What you should do
Can you write out the whole listing exactly?

◆ ◆ ◆ ◆

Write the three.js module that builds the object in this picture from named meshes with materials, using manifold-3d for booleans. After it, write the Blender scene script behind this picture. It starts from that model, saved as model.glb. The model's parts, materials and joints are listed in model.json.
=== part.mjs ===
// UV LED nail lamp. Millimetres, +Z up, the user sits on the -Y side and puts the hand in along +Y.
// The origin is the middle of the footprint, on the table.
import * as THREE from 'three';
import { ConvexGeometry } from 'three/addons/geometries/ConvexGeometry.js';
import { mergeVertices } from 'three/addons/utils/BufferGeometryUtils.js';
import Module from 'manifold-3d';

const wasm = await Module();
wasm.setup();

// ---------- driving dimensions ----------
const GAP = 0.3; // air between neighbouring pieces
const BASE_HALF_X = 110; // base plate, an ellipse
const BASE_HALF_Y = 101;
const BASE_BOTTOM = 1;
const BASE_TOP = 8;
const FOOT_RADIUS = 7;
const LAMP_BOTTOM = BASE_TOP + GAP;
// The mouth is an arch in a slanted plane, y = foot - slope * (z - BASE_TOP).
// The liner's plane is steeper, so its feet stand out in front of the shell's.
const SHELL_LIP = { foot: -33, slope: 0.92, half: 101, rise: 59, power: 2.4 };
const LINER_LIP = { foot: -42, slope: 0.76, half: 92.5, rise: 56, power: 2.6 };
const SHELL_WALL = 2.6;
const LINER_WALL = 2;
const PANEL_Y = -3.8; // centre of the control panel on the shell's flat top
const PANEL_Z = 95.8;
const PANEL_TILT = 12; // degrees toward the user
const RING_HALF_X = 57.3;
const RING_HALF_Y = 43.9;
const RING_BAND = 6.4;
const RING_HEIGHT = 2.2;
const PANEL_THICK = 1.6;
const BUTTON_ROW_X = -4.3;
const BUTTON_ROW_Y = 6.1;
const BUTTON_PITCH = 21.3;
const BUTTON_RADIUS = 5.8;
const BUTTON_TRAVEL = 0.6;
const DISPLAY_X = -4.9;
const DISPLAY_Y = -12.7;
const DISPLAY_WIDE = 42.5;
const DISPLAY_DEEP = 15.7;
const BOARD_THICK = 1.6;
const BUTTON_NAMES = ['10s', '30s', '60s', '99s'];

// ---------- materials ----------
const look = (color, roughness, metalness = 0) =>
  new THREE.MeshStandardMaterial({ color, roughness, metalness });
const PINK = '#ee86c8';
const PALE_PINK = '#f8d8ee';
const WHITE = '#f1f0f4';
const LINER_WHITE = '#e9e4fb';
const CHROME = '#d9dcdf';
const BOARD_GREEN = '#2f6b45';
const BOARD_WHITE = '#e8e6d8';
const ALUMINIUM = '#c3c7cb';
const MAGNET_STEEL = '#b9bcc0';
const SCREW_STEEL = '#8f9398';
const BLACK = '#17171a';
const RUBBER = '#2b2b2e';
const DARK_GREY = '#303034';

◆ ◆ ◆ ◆

Reply
Write the three.js module that builds the object in this picture from named meshes with materials, using manifold-3d for booleans. After it, write the Blender scene script behind this picture. It starts from that model, saved as model.glb. The model's parts, materials and joints are listed in model.json.
=== part.mjs ===
// UV LED nail lamp. Millimetres, +Z up, the user sits on the -Y side and puts the hand in along +Y.
// The origin is the middle of the footprint, on the table.
import * as THREE from 'three';
import { ConvexGeometry } from 'three/addons/geometries/ConvexGeometry.js';
import { mergeVertices } from 'three/addons/utils/BufferGeometryUtils.js';
import Module from 'manifold-3d';

const wasm = await Module();
wasm.setup();

// ---------- driving dimensions ----------
const GAP = 0.3; // air between neighbouring pieces
const BASE_HALF_X = 110; // base plate, an ellipse
const BASE_HALF_Y = 101;
const BASE_BOTTOM = 1;
const BASE_TOP = 8;
const FOOT_RADIUS = 7;
const LAMP_BOTTOM = BASE_TOP + GAP;
// The mouth is an arch in a slanted plane, y = foot - slope * (z - BASE_TOP).
// The liner's plane is steeper, so its feet stand out in front of the shell's.
const SHELL_LIP = { foot: -33, slope: 0.92, half: 101, rise: 59, power: 2.4 };
const LINER_LIP = { foot: -42, slope: 0.76, half: 92.5, rise: 56, power: 2.6 };
const SHELL_WALL = 2.6;
const LINER_WALL = 2;
const PANEL_Y = -3.8; // centre of the control panel on the shell's flat top
const PANEL_Z = 95.8;
const PANEL_TILT = 12; // degrees toward the user
const RING_HALF_X = 57.3;
const RING_HALF_Y = 43.9;
const RING_BAND = 6.4;
const RING_HEIGHT = 2.2;
const PANEL_THICK = 1.6;
const BUTTON_ROW_X = -4.3;
const BUTTON_ROW_Y = 6.1;
const BUTTON_PITCH = 21.3;
const BUTTON_RADIUS = 5.8;
const BUTTON_TRAVEL = 0.6;
const DISPLAY_X = -4.9;
const DISPLAY_Y = -12.7;
const DISPLAY_WIDE = 42.5;
const DISPLAY_DEEP = 15.7;
const BOARD_THICK = 1.6;
const BUTTON_NAMES = ['10s', '30s', '60s', '99s'];

// ---------- materials ----------
const look = (color, roughness, metalness = 0) =>
  new THREE.MeshStandardMaterial({ color, roughness, metalness });
const PINK = '#ee86c8';
const PALE_PINK = '#f8d8ee';
const WHITE = '#f1f0f4';
const LINER_WHITE = '#e9e4fb';
const CHROME = '#d9dcdf';
const BOARD_GREEN = '#2f6b45';
const BOARD_WHITE = '#e8e6d8';
const ALUMINIUM = '#c3c7cb';
const MAGNET_STEEL = '#b9bcc0';
const SCREW_STEEL = '#8f9398';
const BLACK = '#17171a';
const RUBBER = '#2b2b2e';
const DARK_GREY = '#303034';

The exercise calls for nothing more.